The researchers in Mirkin’s group found that they could control the type of clathrate formed with the help of the Glotzer group’s simulations by adjusting the size of the DNA shell. Experimentally, the length of the DNA shell was increased, giving rise to a series of slightly different structures. The longer DNA shell gives the nanoparticles more freedom during assembly, which leads them to optimize into different clathrates. The simulations were able to reproduce each of these structures. Glotzer and Mirkin attribute this to an interplay between geometry and interactions that maximize binding between the nanoparticles.
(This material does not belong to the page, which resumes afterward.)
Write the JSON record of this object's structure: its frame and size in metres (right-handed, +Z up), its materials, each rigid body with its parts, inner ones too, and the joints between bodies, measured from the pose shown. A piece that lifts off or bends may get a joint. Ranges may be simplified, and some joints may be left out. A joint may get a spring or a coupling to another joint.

As the coatings get thicker, the sharp triangular bipyramids become more rounded, which allows the particles to explore a range of different bonding angles. Glotzer thinks of the DNA as “a string between the nanoparticles” and that lengthening the string means the nanoparticles “have more thermal motion to find their optimal position.” This flexibility in bonding angle led to higher quality clathrates with larger internal cages.

This flexibility afforded by changing the DNA ligand length could be the next step in crystal engineering and more exciting than finding a use for the clathrate cages themselves. Applications for complex clathrate structures abound: molecular clathrates encapsulate gases such as methane, and these mesoscale cages produced by Mirkin could potentially hold biological units such as cells. More importantly, Glotzer’s model demonstrates that for a given nanoparticle shape, a class of crystal architectures may be predictable by simply varying the DNA length. This could lead to what Mirkin describes as a “reliable set of design rules for engineering crystal structures.” His excitement is shared by others in the field. According to Crocker, Glotzer has been “making predictions of incredibly complicated structures formed from polyhedra for several years” (see Nature Materials, doi:0.1038/nmat4152) and this work demonstrates that these structures are “accessible and realizable with DNA.”